The term gremlin refers to an imaginary mischievous sprite lurking in the electrics. World War II pilots coined the phrase when their engines, mechanics or electronics developed unexpected faults. In Dahl’s book, written in the 1940s, the gremlins’ motivation for sabotaging aircraft is revenge for the destruction of their forest home, which was razed to make way for an aircraft factory.

As human beings, neurons in our brains fire electrical impulses. This is how we think.

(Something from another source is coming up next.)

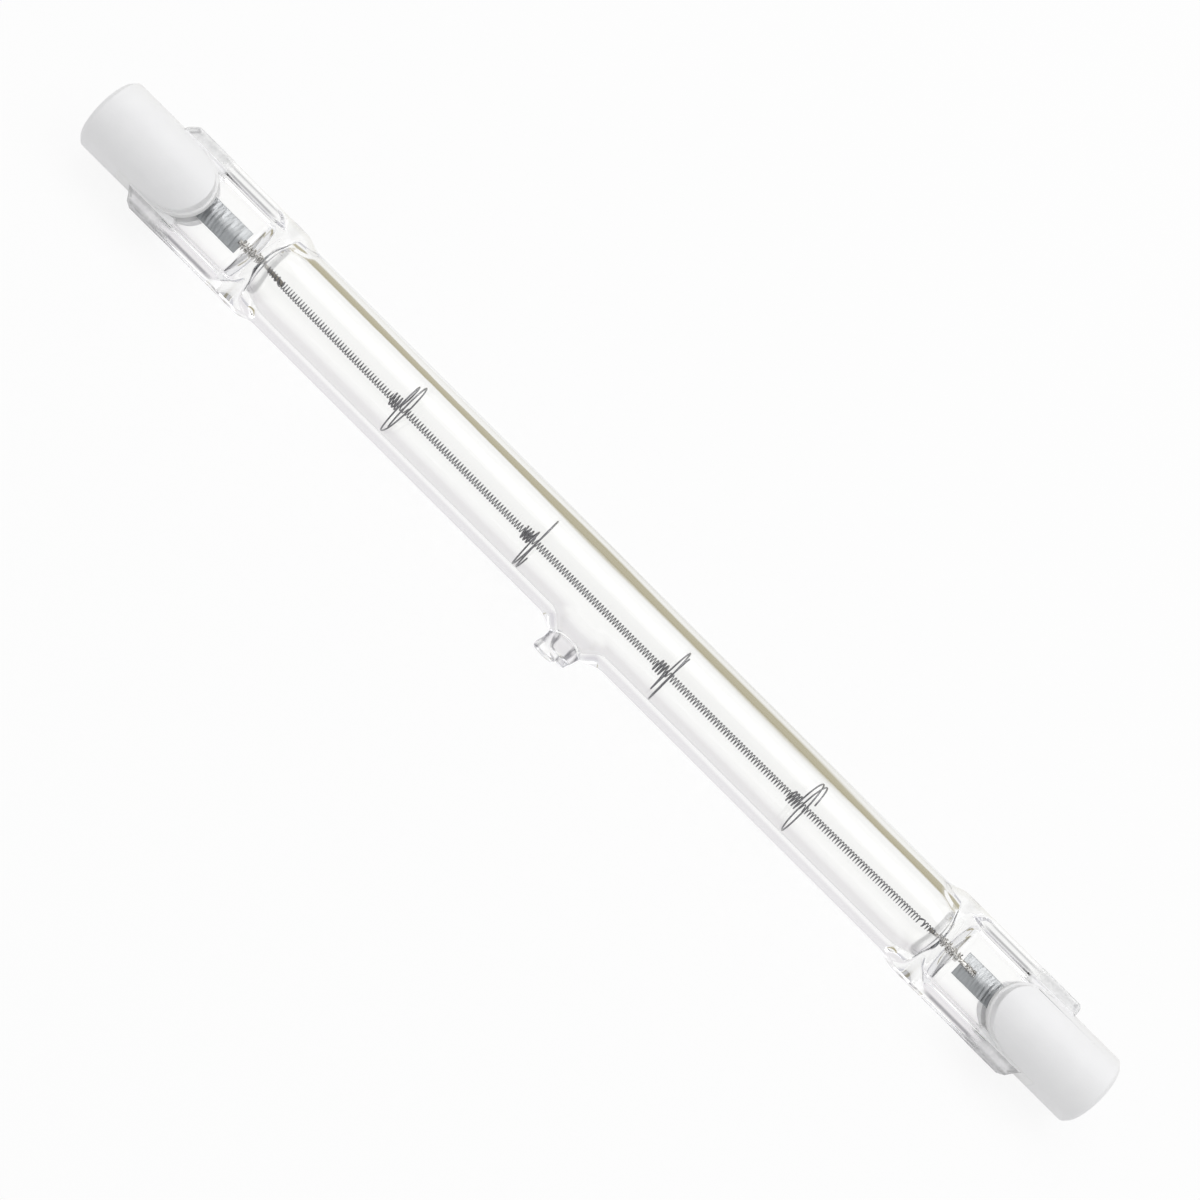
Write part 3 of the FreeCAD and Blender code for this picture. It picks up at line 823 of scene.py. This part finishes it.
# Cement film. Thinned paste that ran out over the glass rims beside the cheeks and dried
# there as a milky coat, patchy and too thin to hide the glass. It lies thick and white
# only in the groove along each cheek.
film_start = 47.6
fade_span = (47.6, 49.6)
film_thickness = 0.03
film_sunk = 0.02
film_rows = 40
groove_start = (47.6, 48.2)
groove_inner = (2.6, 2.9)
groove_outer = (3.3, 3.45)
groove_cover = 3.0
milky, tree = new_material("dried_cement_film")
place = add(tree, "ShaderNodeTexCoord")
patches = add(
    tree, "ShaderNodeTexNoise", {"Scale": 1 / (0.9 * MM), "Detail": 4.0},
    {"Vector": place.outputs["Object"]})
fade = add(tree, "ShaderNodeAttribute", attribute_name="film_fade")
patchy = add(
    tree, "ShaderNodeMapRange", {1: 0.3, 2: 0.7, 3: 0.35, 4: 0.6}, {0: patches.outputs["Fac"]})
cover = add(
    tree, "ShaderNodeMath", links={0: patchy.outputs[0], 1: fade.outputs["Fac"]},
    operation="MULTIPLY")
coat = add(tree, "ShaderNodeBsdfPrincipled", {"Base Color": srgb("#FCFCFD"), "Roughness": 0.8})
bare = add(tree, "ShaderNodeBsdfTransparent")
layer = add(
    tree, "ShaderNodeMixShader",
    links={0: cover.outputs[0], 1: bare.outputs["BSDF"], 2: coat.outputs["BSDF"]})
add(tree, "ShaderNodeOutputMaterial", links={"Surface": layer.outputs["Shader"]})
for side, name in ((-1, "left"), (1, "right")):
    along = np.linspace(film_start, seal_end - end_rounding, film_rows)
    loop = side * np.concatenate([along, along[::-1]])[:, None]
    y, z = glass_outside(loop, ring_angles[None, :])
    lift = np.repeat([film_thickness, -film_sunk], film_rows)[:, None]
    y = y + lift * np.sign(y) * np.clip(np.abs(y) - 3.5, 0, 1)
    z = z + lift * np.sign(z) * np.clip(np.abs(z) / 0.5, 0, 1)
    groove = ease(np.abs(y), groove_inner) * (1 - ease(np.abs(y), groove_outer))
    groove = groove * ease(np.abs(z), (1.0, 1.1)) * (lift > 0) * ease(np.abs(loop), groove_start)
    z = z + groove * np.sign(z) * np.maximum(half_rim - 0.05 - np.abs(z), 0)
    faces = grid_faces(len(loop), columns, looped=True)
    if side < 0:
        faces = faces[:, ::-1]
    film = piece(f"cement_film_{name}", laid(loop, y, z), faces.tolist())
    thin = ease(np.abs(loop), fade_span) * (lift > 0)
    note(film, "film_fade", np.maximum(thin, groove_cover * groove))
    film.data.materials.append(milky)

# Floor, light and camera. A plain white table under one broad soft lamp and an even sky.
# Past the table the room is darker and warm, which only the glass shows, along its edge.
# The glass alone also shows a faint painted shadow: a strip of the table under the lamp is
# painted greyer.
floor_z = cad_box[0].z
reach = 3.0
floor_mesh = bpy.data.meshes.new("floor")
floor_corners = [(-reach, -reach), (reach, -reach), (reach, reach), (-reach, reach)]
floor_mesh.from_pydata([(x, y, floor_z) for x, y in floor_corners], [], [(0, 1, 2, 3)])
floor = bpy.data.objects.new("floor", floor_mesh)
bpy.context.scene.collection.objects.link(floor)

room_tone = srgb("#ADA585")
table_end = (-3 * MM, 5 * MM)
table_wave_size = 30
table_wave = 0.03
shade_start = (-4.4 * MM, -3.4 * MM)
shade_stop = (-1.4 * MM, 0.2 * MM)
background_share = 0.88
white, tree = new_material("white_table")
matte = add(tree, "ShaderNodeBsdfDiffuse", {"Color": srgb("#F4F4F4")})
path = add(tree, "ShaderNodeLightPath")
by_glass = add(
    tree, "ShaderNodeMath",
    links={0: path.outputs["Is Glossy Ray"], 1: path.outputs["Is Transmission Ray"]},
    operation="MAXIMUM")
seen = add(
    tree, "ShaderNodeMath", links={0: path.outputs["Is Camera Ray"], 1: by_glass.outputs[0]},
    operation="MAXIMUM")
where = add(tree, "ShaderNodeNewGeometry")
across = add(tree, "ShaderNodeSeparateXYZ", links={0: where.outputs["Position"]})
uneven = add(
    tree, "ShaderNodeTexNoise", {"Scale": 1 / (table_wave_size * MM), "Detail": 1.0},
    {"Vector": where.outputs["Position"]})
table_edge = add(
    tree, "ShaderNodeMath", {1: table_wave}, {0: uneven.outputs["Fac"]}, operation="MULTIPLY")
past_edge = add(
    tree, "ShaderNodeMath", links={0: across.outputs["Y"], 1: table_edge.outputs[0]},
    operation="SUBTRACT")
beyond = add(
    tree, "ShaderNodeMapRange", {1: table_end[0], 2: table_end[1], 3: 0.0, 4: 1.0},
    {0: past_edge.outputs[0]}, interpolation_type="SMOOTHSTEP")
in_glass = add(
    tree, "ShaderNodeMath", links={0: beyond.outputs[0], 1: by_glass.outputs[0]},
    operation="MULTIPLY")
# Painted shadow: for rays through glass, the table is painted #ECEAED between shade_start and
# shade_stop, under the lamp.
under = add(
    tree, "ShaderNodeMapRange", {1: shade_start[0], 2: shade_start[1], 3: 0.0, 4: 1.0},
    {0: across.outputs["Y"]}, interpolation_type="SMOOTHSTEP")
near = add(
    tree, "ShaderNodeMapRange", {1: shade_stop[0], 2: shade_stop[1], 3: 1.0, 4: 0.0},
    {0: across.outputs["Y"]}, interpolation_type="SMOOTHSTEP")
painted_shadow = add(
    tree, "ShaderNodeMath", links={0: under.outputs[0], 1: near.outputs[0]},
    operation="MULTIPLY")
painted_shadow = add(
    tree, "ShaderNodeMath", links={0: painted_shadow.outputs[0], 1: by_glass.outputs[0]},
    operation="MULTIPLY")
table = add(
    tree, "ShaderNodeMix", {6: srgb("#FFFFFF"), 7: srgb("#ECEAED")}, {0: painted_shadow.outputs[0]},
    data_type="RGBA")
tone = add(
    tree, "ShaderNodeMix", {7: room_tone}, {0: in_glass.outputs[0], 6: table.outputs[2]},
    data_type="RGBA")
glow = add(tree, "ShaderNodeEmission", {"Strength": 1.0}, {"Color": tone.outputs[2]})
share = add(
    tree, "ShaderNodeMath", {1: background_share}, {0: seen.outputs[0]}, operation="MULTIPLY")
mixed = add(
    tree, "ShaderNodeMixShader",
    links={0: share.outputs[0], 1: matte.outputs["BSDF"], 2: glow.outputs["Emission"]})
add(tree, "ShaderNodeOutputMaterial", links={"Surface": mixed.outputs["Shader"]})
floor.data.materials.append(white)

# The sky is white where it is seen, in the background or in glass and metal, and weaker
# where it only lights the lamp. Low down past the table it has the room's tone.
sky_light = 0.62
world = bpy.data.worlds.new("even_sky")
bpy.context.scene.world = world
world.use_nodes = True
tree = world.node_tree
tree.nodes.clear()
path = add(tree, "ShaderNodeLightPath")
seen = add(
    tree, "ShaderNodeMath",
    links={0: path.outputs["Is Camera Ray"], 1: path.outputs["Is Glossy Ray"]},
    operation="MAXIMUM")
seen = add(
    tree, "ShaderNodeMath", links={0: seen.outputs[0], 1: path.outputs["Is Transmission Ray"]},
    operation="MAXIMUM")
strength = add(
    tree, "ShaderNodeMix", {2: sky_light, 3: 1.0}, {0: seen.outputs[0]}, data_type="FLOAT")
direction = add(tree, "ShaderNodeTexCoord")
parts = add(tree, "ShaderNodeSeparateXYZ", links={0: direction.outputs["Generated"]})
low = add(
    tree, "ShaderNodeMapRange", {1: 0.08, 2: 0.2, 3: 1.0, 4: 0.0}, {0: parts.outputs["Z"]},
    interpolation_type="SMOOTHSTEP")
far_side = add(
    tree, "ShaderNodeMapRange", {1: 0.2, 2: 0.5, 3: 0.0, 4: 1.0}, {0: parts.outputs["Y"]},
    interpolation_type="SMOOTHSTEP")
low_far = add(
    tree, "ShaderNodeMath", links={0: low.outputs[0], 1: far_side.outputs[0]},
    operation="MULTIPLY")
tone = add(
    tree, "ShaderNodeMix", {6: srgb("#FFFFFF"), 7: room_tone}, {0: low_far.outputs[0]},
    data_type="RGBA")
sky = add(
    tree, "ShaderNodeBackground",
    links={"Color": tone.outputs[2], "Strength": strength.outputs[0]})
add(tree, "ShaderNodeOutputWorld", links={"Surface": sky.outputs["Background"]})

lamp_data = bpy.data.lights.new("soft_panel", "AREA")
lamp_data.shape = "RECTANGLE"
lamp_data.size = 0.9
lamp_data.size_y = 0.35
lamp_data.energy = 1.5
lamp = bpy.data.objects.new("soft_panel", lamp_data)
lamp.location = (0.05, 0.2, 0.5)
lamp.rotation_euler = (-lamp.location).to_track_quat("-Z", "Y").to_euler()
bpy.context.scene.collection.objects.link(lamp)

# The camera looks down at the lamp from its near side, turned about its own line of sight
# so that the lamp's axis runs across the picture at axis_slope.
camera_distance = 0.2
view_angle = 28.5
camera_roll = np.radians(9.0)
axis_slope = np.radians(44.93)
tilt = rest_roll + camera_roll
back = Vector((0, -np.sin(tilt), np.cos(tilt)))
down = Vector((0, -np.cos(tilt), -np.sin(tilt)))
along = Vector((1, 0, 0))
right = along * np.cos(axis_slope) - down * np.sin(axis_slope)
up = -along * np.sin(axis_slope) - down * np.cos(axis_slope)
stand = back * camera_distance - right * 0.02 * MM + up * 0.17 * MM
camera_data = bpy.data.cameras.new("camera")
camera_data.sensor_width = 36.0
camera_data.lens = camera_data.sensor_width / 2 / np.tan(np.radians(view_angle / 2))
camera_data.clip_start = 0.01
camera = bpy.data.objects.new("camera", camera_data)
camera.matrix_world = Matrix((
    (right.x, up.x, back.x, stand.x),
    (right.y, up.y, back.y, stand.y),
    (right.z, up.z, back.z, stand.z),
    (0, 0, 0, 1)))
bpy.context.scene.collection.objects.link(camera)
bpy.context.scene.camera = camera
bpy.context.scene.view_settings.view_transform = "Standard"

Often however, we have glitches in our own electrics; our thinking engines. For many of us, annoying little programmes have infiltrated our thinking process. This unwanted code, this inner voice, runs despite our wishes. The inner voice becomes a habit. It becomes something we routinely tell ourselves, in our heads. This self talk sabotages us. Derails us. Causes us to detour or to crash land. Often these little subroutines of code take the form of “I can’t…”, “I shouldn’t…”, “If only…”, “I’m not good enough to….”. They are self judgements and limiting beliefs.

The familiar friends of these little inner voices, the ones who speak up most regularly, become our gremlins. Mischievous little sprites lurking in our thinking.

In Roald Dahl’s book, the gremlins are persuaded to change their habits and are retrained to repair aircraft rather than sabotage them.

Maybe we need a gremlin retraining school?